The Internet evolved from the Defense Advanced Research Projects Agency (DARPA) communications network research started in the 1960s. In the 1970’s I wrote articles on Tyment and Telenet some of the first commercial enterprise networks preceding today’s Internet. The Internet was born when the Internet Protocol Suite – Transmission Control Protocol/Internet Protocol was standardized in the early 1980’s. Since that time it has evolved from a text-based university research network using VERONICA and ARCHIE Disk Operating System (DOS) based programs on a PC to the multi-media Internet we know today. Within the next decade the Internet will carry all communications on the planet.The Internet in Our Future 1

To be part of the Internet a device must be physically connected to the Internet. This connection can be a copper wire cable, optical fiber cable, wireless radio channel connection, a cellular wireless connection, infrared, or any other medium that can carry digital transmissions (pulses of light or electricity) in some form. The device is a computer, tablet, cell phone, or some other device running programs that uses a hardware Interface to the Internet. Most likely the most widely used interface on the planet is an Ethernet card found in virtually all computers. All Internet interface devices are assigned a number. This number is a 48-bit (or possibly today a 64-bit) binary number burned permanently into the device. The number is called a Medium Access Control (MAC) address. One time I bought a very cheap Ethernet card made somewhere in Asia that had a MAC address of 00-00-00-00-01-76. This was definitely a counterfeit card not conforming MAC address specifications.
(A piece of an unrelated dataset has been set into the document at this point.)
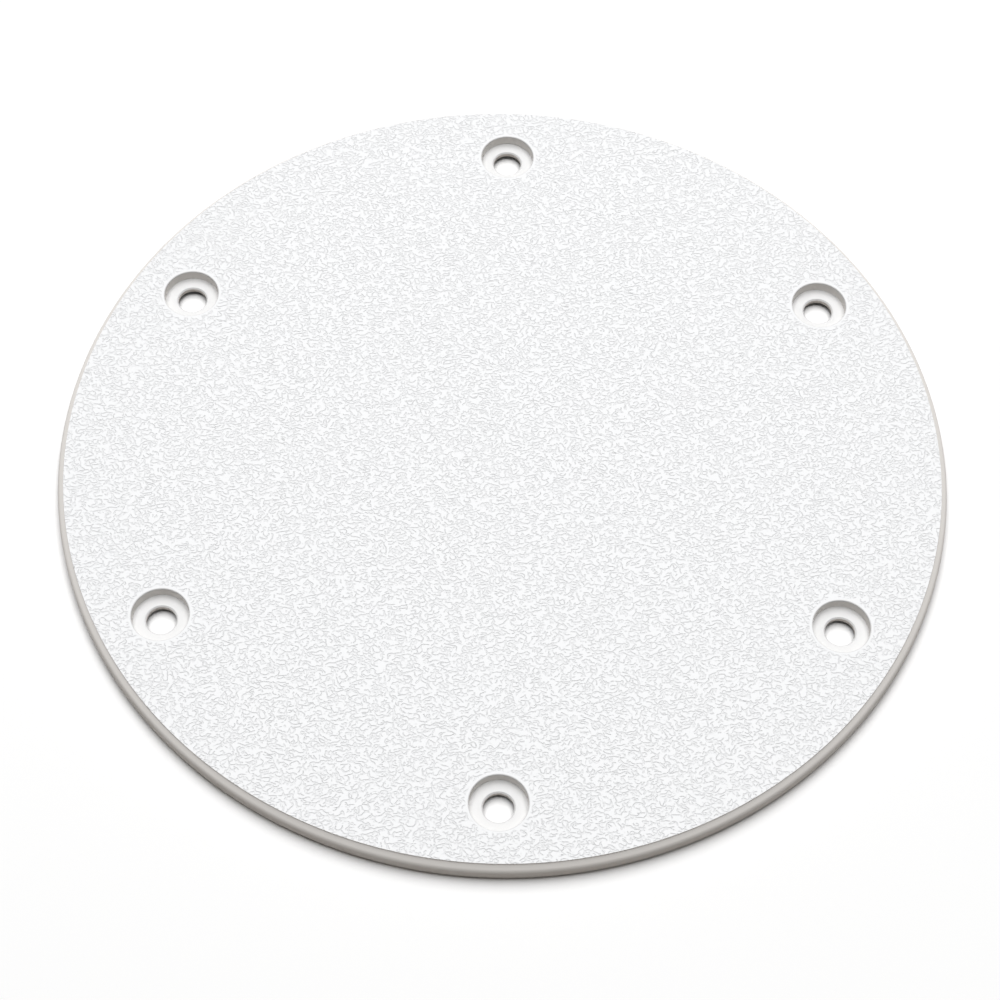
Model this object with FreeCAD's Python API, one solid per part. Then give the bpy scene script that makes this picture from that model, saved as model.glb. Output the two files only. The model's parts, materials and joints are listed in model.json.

All internet communications use numbers. These numbers are Internet Protocol (IP) addresses and not MAC addresses. Internet Protocol addresses are 32-bit numbers (and now also 128-bit numbers) ranging from 0.0.0.0 to 255.255.255.255. They are assigned to a device when it connects to the Internet. IP addresses can change, but a device tends to use the same address on its local network again and again consistently. IP addresses are leased to devices.

Some devices support World-Wide Web (WWW or W3) sites. The heart of the World-Wide Web is Hypertext documents that are linked together by hyperlinks – references to related information on other WWW servers. The WWW was born n the early 1990’s. Prior to the WWW programs and other information was shared using bulletin board computers. A bulletin board computer was a computer that answered the telephone and connected calling computers to programs and other information stored on its disk drive. It seemed like in a flash of two or three years bulletin board computers were replaced by Web sites on the Internet and the WWW.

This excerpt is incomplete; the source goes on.